Johnny’s Washington D.C. Trip Update

Last week, I attended the annual RAISE (Restaurants Advancing Industry Standards in Employment) conference in Washington, D.C. This was our fifth year to come together to oppose the National Restaurant Association, and their efforts to maintain low wages for restaurant workers.

This year’s trip to Capitol Hill was more productive than I expected, given the current political climate. It was also the first year that we weren’t the only restaurant from Texas represented, which gave us an opportunity to lobby Texas representatives for the first time. Members of RAISE convened in D.C. from all over the country to share stories and advice on business practices, discuss the Sanctuary Restaurant movement, and to lobby Congress regarding One Fare Wage initiatives in the House and Senate. 

The One Fair Wage movement is working towards eliminating the current two tier wage structure that separates tipped and non tipped workers wages. The current federal minimum wage for tipped workers has maintained a low of $2.13 an hour since 1991, a system that allows restaurants to profit from underpaying their workers and allowing for customers to pay them instead. Restaurants are obligated to ensure that workers wages equal $7.25 an hour when tips fall short of supplementing their low base pay, but this system is often neglected and abused. Last year, in Travis County, the Department of Labor investigated a low sampling of 60 Austin area restaurants that they had received complaints about, and found that the restaurants owed workers $330,000 for wage infractions ranging from not making up the minimum wage, illegal tip pools, and straight wages when overtime wages are due. 

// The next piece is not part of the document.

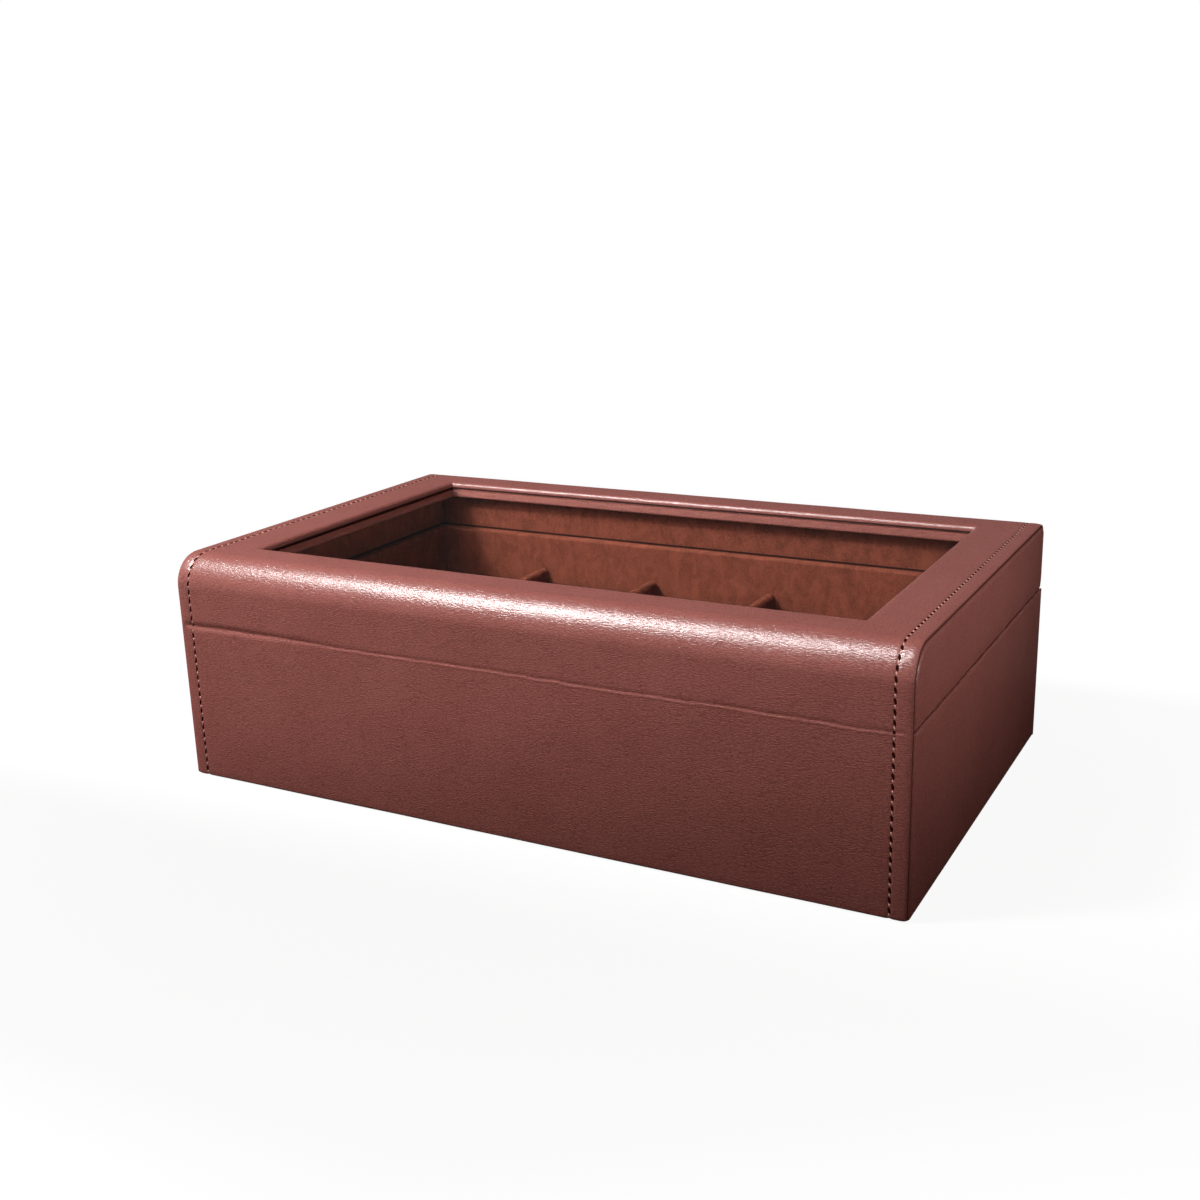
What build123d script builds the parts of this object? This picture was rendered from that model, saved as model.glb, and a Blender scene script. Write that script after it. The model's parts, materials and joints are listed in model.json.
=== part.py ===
from build123d import *
import os
from math import asin, cos, sin, sqrt

# Watch box with a glazed lid and a drawer. Sizes are in millimetres.
# The origin is the centre of the underside. X runs along the hinge, Y runs from the
# drawer front (negative) to the hinge side (positive), and Z points up.

# Outside
box_width = 325.0
box_depth = 196.0
box_height = 100.0
parting_height = 69.8
parting_gap = 0.3
hinge_edge_radius = 13.4
front_edge_radius = 5.0

# Coverings
leather_thickness = 1.4
side_panel_thickness = 2.4
side_panel_rounding = 1.9
side_panel_groove = 0.5
parting_rounding = 0.7
wrap_setback = 0.3
leather_lift = 0.4
leather_hem_radius = 1.0
rim_thickness = 1.0
felt_thickness = 1.0
felt_margin = 4.0

# Boards
bottom_board_thickness = 4.0
lid_board_thickness = 12.0
lid_lining_thickness = 1.6
collar_clearance = 0.4
base_board_thickness = lid_board_thickness + lid_lining_thickness + collar_clearance
deck_thickness = 3.0
deck_tongue = 4.0

# Tray
liner_thickness = 4.6
liner_rise = 4.2
liner_rounding = 1.5
floor_pad_thickness = 1.5
watch_columns = 3
watch_rows = 2
cell_width = 56.2
divider_thickness = 5.5
divider_height = 23.0
divider_rounding = 2.5
halving_clearance = 0.1

# Cushions
cushion_width = 46.0
cushion_length = 66.0
cushion_height = 22.6
cushion_corner_lift = 4.0
cushion_side_bulge = 3.2
cushion_crown_share = 0.2
cushion_end_width = 33.0
cushion_end_height = 9.0
cushion_shoulder = 7.5
cushion_shoulder_width = 43.5
cushion_shoulder_height = 17.5

# Glazed lid
side_rail_width = 26.5
hinge_rail_width = 26.5
front_rail_width = 20.0
glass_recess = 3.0
glass_thickness = 3.0
glass_rebate = 6.0
glass_clearance = 0.5
retainer_thickness = 4.0
window_rounding = 1.1
retainer_rounding = 0.8

# Magnets hidden under the rim leather
magnet_radius = 4.0
magnet_thickness = 3.0
magnet_clearance = 0.05
magnet_spacing = 200.0
magnet_setback = 6.0

# Drawer
drawer_bay_height = 24.5
drawer_reveal = 0.7
drawer_front_thickness = 10.0
drawer_front_rounding = 1.1
drawer_side_thickness = 6.0
drawer_side_height = 20.5
drawer_back_thickness = 6.0
drawer_rear_space = 4.6
drawer_slide_gap = 0.3
drawer_top_gap = 0.6
drawer_bottom_thickness = 2.5
drawer_bottom_lift = 0.6
drawer_bottom_tongue = 3.0
drawer_lining_thickness = 1.0
drawer_travel = 120.0
guide_thickness = 1.2
guide_height = 10.0
stop_width = 6.0
stop_drop = 2.2
stop_length = 120.0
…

Joining me this year from Austin, was Owner and General Manager of Loca D’Oro in the Mueller development, Adam Orman. Together we visited both of our representatives, Lloyd Doggett (D-35th dist.), and Bill Flores (R-17th dist). We got to meet with Rep. Doggett, which is unusual, but a great opportunity as he is an ally in the fight for wage reform. As a member of the Congressional Progressive Caucus, he is familiar with the One Fair Wage campaign, and is interested in helping where he can. Our meeting with Rep. Flores’s staff was interesting, as they were not educated on how low tipped wages are, and how, as the representative of a highly rural area, this low wage negatively affects their constituents. Overall, I felt that the meeting was a success, and despite the party line opposition to wage iniatives, I feel they were genuinely earnest in expressing concern for how low tipped wages affected folks in their district. 

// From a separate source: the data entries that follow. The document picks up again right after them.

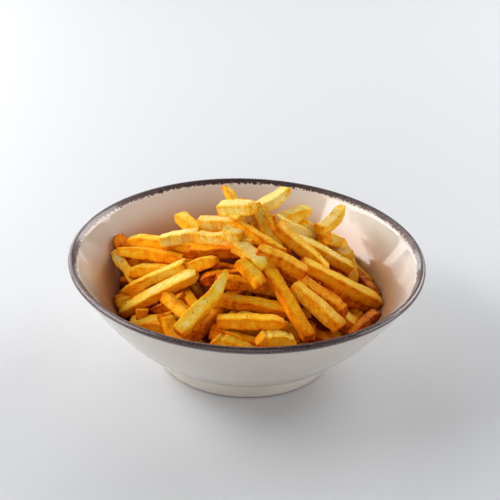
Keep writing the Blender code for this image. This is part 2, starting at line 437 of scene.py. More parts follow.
# %% The blank stick
BLANK_LENGTH, BLANK_WIDTH = 60 * MM, 8 * MM
HALF_LENGTH, HALF_WIDTH = BLANK_LENGTH / 2, BLANK_WIDTH / 2
EDGE_ROUNDING = 1.0 * MM
CUTS_ALONG, CUTS_ACROSS = 27, 1


def runs_along(edge, axis):
    """True if an edge is parallel to an axis, 0 for x, 1 for y or 2 for z."""
    run = edge.verts[1].co - edge.verts[0].co
    return abs(run[axis]) > 0.98 * run.length


def add_blank(name):
    """A stick lying along x, with rounded edges and rows of faces to bend it by."""
    bpy.ops.object.select_all(action="DESELECT")
    bpy.ops.mesh.primitive_cube_add(size=BLANK_WIDTH)
    blank = bpy.context.object
    blank.name = blank.data.name = name
    bpy.ops.object.mode_set(mode="EDIT")
    bpy.ops.transform.resize(value=(BLANK_LENGTH / BLANK_WIDTH, 1, 1))
    bpy.ops.mesh.select_all(action="SELECT")
    bpy.ops.mesh.bevel(offset=EDGE_ROUNDING, segments=3, profile=0.5)
    select_edges(blank, lambda edge: runs_along(edge, 1) or runs_along(edge, 2))
    bpy.ops.mesh.subdivide(number_cuts=CUTS_ACROSS)
    select_edges(blank, lambda edge: runs_along(edge, 0) and edge.calc_length() > HALF_LENGTH)
    bpy.ops.mesh.subdivide(number_cuts=CUTS_ALONG)
    return blank


# %% Shaping the ends
def select_end(blank, sign, reach):
    """In edit mode: select the vertices within reach of one end, and return the middle of that end."""
    bpy.ops.mesh.select_mode(type="VERT")
    bpy.ops.mesh.select_all(action="DESELECT")
    mesh = bmesh.from_edit_mesh(blank.data)
    for vertex in mesh.verts:
        vertex.select_set(sign * vertex.co.x > HALF_LENGTH - reach)
    mesh.select_flush_mode()
    bmesh.update_edit_mesh(blank.data)
    return (sign * HALF_LENGTH, 0, 0)


def narrow_end(blank, sign, steps):
    """Scale an end in steps: each is how far it reaches from the tip, and the scale across."""
    for reach, across, upright in steps:
        middle = select_end(blank, sign, reach)
        bpy.ops.transform.resize(value=(1, across, upright), center_override=middle)


def square_end(blank, sign):
    """A clean cut whose face has sunk a little."""
    middle = select_end(blank, sign, 0.1 * MM)
    bpy.ops.transform.resize(value=(1, 0.97, 0.97), center_override=middle)


def slant_end(blank, sign, degrees=28):
    """A cut at an angle."""
    middle = select_end(blank, sign, 3.2 * MM)
    bpy.ops.transform.rotate(value=math.radians(degrees) * sign, orient_axis="Y", center_override=middle)


def round_end(blank, sign):
    """The round end of the potato itself."""
    narrow_end(blank, sign, [(6 * MM, 0.97, 0.96), (4.2 * MM, 0.93, 0.90), (2.6 * MM, 0.88, 0.84),
                             (1.3 * MM, 0.80, 0.76)])


def point_end(blank, sign):
    """A slice off the potato's side: one edge runs straight to the tip, the other curves in to meet it."""
    reaches = np.linspace(17, 0.4, 12)
    widths = 0.12 + 0.88 * (reaches / reaches[0]) ** 0.62
    for reach, before, after in zip(reaches[1:], widths, widths[1:]):
        select_end(blank, sign, reach * MM)
        bpy.ops.transform.resize(value=(1, after / before, (after / before) ** 0.5),
                                 center_override=(sign * HALF_LENGTH, HALF_WIDTH, 0))


def ragged_end(blank, sign):
    """A broken end, crushed out of square by random moves with a seed of their own."""
    slant_end(blank, sign, -16)
    select_end(blank, sign, 5 * MM)
    bpy.ops.transform.vertex_random(offset=0.75 * MM, uniform=0.2, normal=0, seed=4)


END_SHAPES = {
    "square": (square_end, square_end),
    "slant": (slant_end, slant_end),
    "round": (square_end, round_end),
    "point": (square_end, point_end),
    "ragged": (square_end, ragged_end),
}


# %% Finish the blanks
TIP_REACH = 5 * MM
RIDGE_FROM, RIDGE_WIDTH = 0.45, 0.4
FACE_SINK = 0.22 * MM


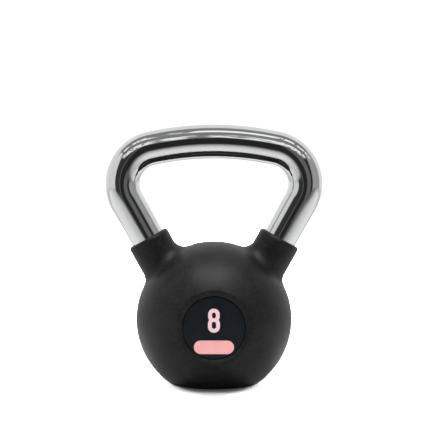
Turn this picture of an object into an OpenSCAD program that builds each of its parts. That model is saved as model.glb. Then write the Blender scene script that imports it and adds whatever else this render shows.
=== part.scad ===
// Rubber-covered kettlebell with a bent tube handle and a round front badge.
// Millimetres. The origin is the middle of the flat base, +Z is up and the badge faces -Y.

/* [Ball] */
// Diameter of the ball over its rubber
ball_d = 138; // [130:1:150]
// Height of the ball's centre above the floor
ball_h = 56; // [52:0.5:60]
// Radius of the rounded edge around the flat base
base_edge_r = 2.5; // [1:0.5:5]
// Thickness of the rubber over the iron core
rubber_t = 7.5; // [6:0.5:9]

/* [Handle] */
// Outer diameter of the tube
tube_d = 30; // [27:0.5:33]
// Wall thickness of the tube
tube_wall = 4; // [2.5:0.5:6]
// Height of the top bar's centreline above the floor
top_h = 213.5; // [208:0.5:218]
// Centreline radius of the gently arched top bar
arch_r = 260; // [250:5:280]
// Angle from the middle of the arch to where a corner bend begins
arch_half_a = 12.4; // [11:0.1:13]
// Centreline radius of the two corner bends
bend_r = 32; // [30:1:34]
// Turn of each corner bend, from the end of the arch to the leg
bend_a = 106.7; // [106:0.1:108]
// Length of straight tube between a corner bend and its collar
leg_above_mouth = 37; // [33:0.5:40]
// Length of tube below a collar's mouth
leg_below_mouth = 71; // [60:1:74]

/* [Collars] */
// Outer diameter of a collar
collar_d = 38; // [35:0.5:41]
// Radius of the rounded rim at a collar's mouth
rim_r = 3; // [1:0.5:3]
// Radius of the fillet where a collar grows out of the ball
fillet_r = 11; // [6:1:14]

/* [Cross pins] */
// Diameter of the pin through each tube end
pin_d = 8; // [6:0.5:10]
// Distance of a pin from its collar's mouth, along the leg
pin_below_mouth = 52; // [46:1:58]
// Front end of a pin, in front of the middle plane
pin_front = 24; // [20:1:28]
// Back end of a pin, behind the middle plane
pin_back = 38; // [30:1:40]

/* [Badge] */
// Diameter of the badge disc
badge_d = 52.4; // [46:0.2:56]
// Distance of the badge's face in front of the ball's centre
badge_face = 60; // [59:0.5:61]
// Thickness of the badge disc
badge_t = 1.5; // [1:0.1:2]
// Thickness of the adhesive pad behind the disc
adhesive_t = 0.5; // [0.3:0.1:0.8]
// Width of the open groove around the disc
groove_w = 1; // [0.5:0.1:1.5]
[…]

We also held two hearings, one in the House with Rep. Keith Ellison of Minnesota and other members of the Congressional Progressive Caucus staff, and one in the Senate with Senator Patty Murray of Washington and staff from Sanders, Durbin, Udall, Hirono, and Warren’s offices. Rep. Ellison has been working with us for the past few years, and is an extremely important ally now that he is the Co-Chair of the DNC. One of my panel-mates was a the owner of a bakery in Ellison’s district that he’s held fundraiser at, which was pretty cool. Senator Murray had a bill in play in the last Congress to raise both the tipped and non-tipped minimum wages that died. 

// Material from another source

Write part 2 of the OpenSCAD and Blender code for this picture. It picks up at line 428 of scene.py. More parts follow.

As you know, Black Star Co-op has committed to paying living wages since we opened in 2010, and has never accepted gratuities. We have long been at the forefront of this movement. Compared to several of our allies involved in RAISE, Black Star is farther along in it’s life cycle, and we are able to tell the cautionary tale of what happens when sales slow, and you’re operating on High Road business practices: that it is very difficult to do the right thing by your workers when you are operating on an uneven playing field in a depressed sales climate. Even though we have chosen a pay structure that ensures we provide good wages and benefits to our workers voluntarily, it is difficult to tolerate that our business can be in jeopardy because of value and ethically driven wages, doing the right thing.